One topic certain to clinch this general election is the future of the property market. Supply has been overshadowed by a sudden surge of demand over recent years which has led to a sharp increase in property prices that has exceeded the means of most first time buyers.

In 2014, a total of 118,770 new homes were built, according to the Department for Communities and Local Government. It sounds a lot, but it’s less than half the annual industry-accepted figure that is required in order to tackle the housing shortage.

Whilst this has created low mortgage rates and a sense of increasing value of properties between home owners and boost to the economy through their increased spending, it does leave many first-time buyers into expensive and insecure renting or forces them to remain living with parents.

The issues faced are obvious to the electorate, but who can provide the answers to these problems may ultimately secure the vote.

The Conservative Party

Currently in power, the Conservative Party have carefully marketed themselves as the friend of home owners, introducing a stamp-duty overhaul that benefits 98% of them. Shared equity and loan guarantee schemes, Help to Buy, and accompanying ISA formed a key part of the Budget in March as well as promises of discount homes for first-time buyers.

By 2020, the Conservatives have promised to build 200,000 starter homes for first-time buyers, more garden cities and a further 400,000 new units from brownfield land.

The Labour Party

Mansion Tax and a promise of a building boom are the promises of the Labour Party. Three times in their manifesto the term ‘Housing crisis’ was used. It is their plan to sway the army of first time buyers onto their side through a predicted 200,000 homes per year with Ed Miliband promising to make the issue a priority of his government.

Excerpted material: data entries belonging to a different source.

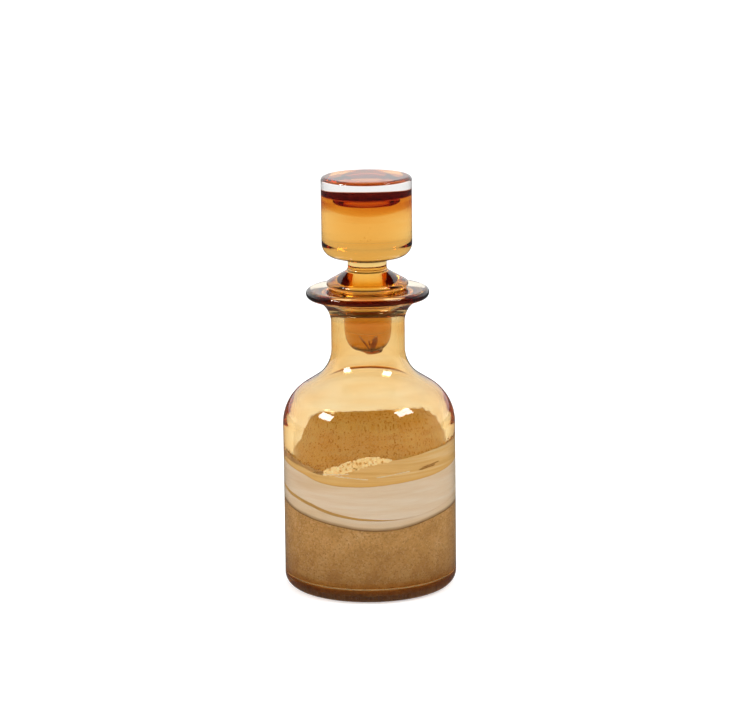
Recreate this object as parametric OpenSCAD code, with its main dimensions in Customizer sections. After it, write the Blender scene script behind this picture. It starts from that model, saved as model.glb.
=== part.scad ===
// A blown glass bottle with a loose glass stopper, in millimetres.
// +Z is up and the origin is the middle of the foot, on the table.
// The bottle is an amber gather inside a clear casing. Layers of sand coloured frit,
// white, ochre and gold glass are trapped between the two. The stopper lifts straight out.
// The front of the bottle faces -Y. Angles round the wall run from the front towards +X.

/* [Body] */
// Outer diameter of the body
body_d = 100; // [92:1:120]
// Height at which the straight side turns into the shoulder
shoulder_z = 96; // [92:1:130]
// Radius of the round shoulder
shoulder_r = 27; // [22:0.5:29]
// Slope of the shoulder below the neck, from upright
shoulder_slope = 57.5; // [50:0.5:60]
// Radius between the foot and the side
heel_r = 7.5; // [5:0.5:10]
// Thickness of the whole wall at the body
wall_t = 5.5; // [5:0.1:7]
// Thickness of the whole glass under the inside
base_t = 6.4; // [6:0.1:16]
// Radius of the corner between the inside's floor and its wall
floor_corner = 4.5; // [4:0.5:9]
// Diameter of the ground hollow under the foot
foot_hollow_d = 30; // [20:1:50]
// Depth of the ground hollow under the foot
foot_hollow_h = 1.2; // [0.5:0.1:1.8]

/* [Neck and lip] */
// Outer diameter of the neck
neck_d = 42.6; // [40:0.2:46]
// Length of the straight neck
neck_len = 15; // [8:0.5:30]
// Radius between the shoulder and the neck
neck_fillet = 20; // [14:0.5:22]
// Thickness of the neck's wall
neck_wall_t = 4.3; // [3.6:0.1:5]
// Height over which the neck flares out to the lip
flare_h = 14.5; // [10:0.5:20]
// Outer diameter of the lip
lip_d = 71; // [66:0.5:84]
// Thickness of the lip, which is also the diameter of its round edge
lip_t = 5.4; // [4:0.1:7]
// Angle through which the flare's curve turns before it meets the lip
flare_turn = 80; // [65:1:88]
// Radius of the rounding between the bore and the lip's top
mouth_round = 3.5; // [2.5:0.1:4]

/* [Glass layers] */
// Thickness of the amber gather at the body
gather_t = 1.5; // [1:0.1:2]
// Thickness of the amber gather at the neck
neck_gather_t = 2.5; // [1.5:0.1:3]
// Thickness of the amber gather under the inside
gather_base_t = 1.6; // [1:0.1:2]
// Thickness of the sand layer
sand_t = 0.8; // [0.6:0.05:1]
// Thickness of each colour laid over the sand
band_t = 0.6; // [0.4:0.05:0.8]
// Thickness of the thread laid over the white band
thread_t = 0.35; // [0.2:0.05:0.5]
// Gap left between two pieces of glass that are fused together
fuse_gap = 0.05; // [0.02:0.01:0.1]

/* [Sand layer] */
// Height of the sand's top edge, half way round
sand_edge_z = 86; // [80:0.5:90]
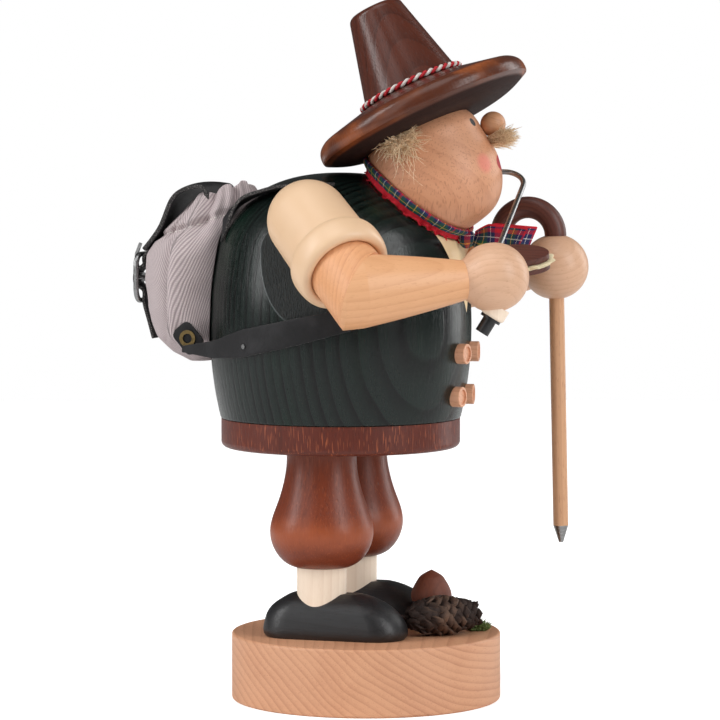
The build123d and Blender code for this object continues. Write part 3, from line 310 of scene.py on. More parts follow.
# Breeches and waist disc: turned beech under a red-brown stain, which leaves the hard
# rays lighter, as short bright ticks. The legs are lighter in a band round their widest part.
widest_level = 0.0685
widest_band_reach = 0.009
for name, pith, along, light, dark, tick_share, widest_band_share, names in (
        ("breeches_stain", (-0.075, -0.02, 0.06), (0.04, 0.03, 1), (122, 56, 34),
         (62, 25, 16), 0.14, 0.5, ("breeches_right", "breeches_left")),
        ("waist_stain", (0.09, 0.06, 0.1), (0.02, 0.02, 1), (94, 39, 26),
         (46, 18, 13), 0.36, 0.0, ("waist_disc",))):
    red_brown, place = new_material(name)
    colour, height = wood(place, pith, along, 0.0042, light, dark, ring_share=0.15, wander=0.006,
                          fibre_share=0.9, pore_share=0.35, cloud_share=0.8)
    ticks = along_grain(place, pith, along).scaled(2100, 2100, 170).clouds(1.0, 0.4).step(0.60, 0.70)
    colour = place.mix(colour, (206, 112, 70), ticks * tick_share)
    uneven = place.part("Z") + (place.scaled(120, 120, 300).clouds() - 0.5) * 0.005
    widest_band = 1 - (uneven - widest_level).unsigned().step(0.0, widest_band_reach)
    colour = place.mix(colour, (176, 92, 54), widest_band * widest_band_share)
    coat(red_brown, height, 0.00010, Base_Color=colour, Roughness=0.36, Specular_IOR_Level=0.34)
    dress(red_brown, *names)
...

Introducing a tax on properties valued at £2 million or more, Labour go on to say that they will dampen prices at the top end of the market.

The Liberal Democrats

Having previously stated that a coalition would still be on the table should a need arise, the Lib Dems are keen also to promote their own agenda and make it clear that they are serious contenders in this election. Promising 300,000 new homes per year, Nick Clegg has gone on to state that at least 10 garden cities would be built.

Also wanting a Mansion Tax, it has been stated in their manifesto that the predicated £1.7bn raised from such a charge would be used to reduce the deficit.

Whilst clear all involved parties have strong views on the property market and are keen to show that they are willing to resolve its problems, it will not be a quick solution but a long term capability that will win over the general public.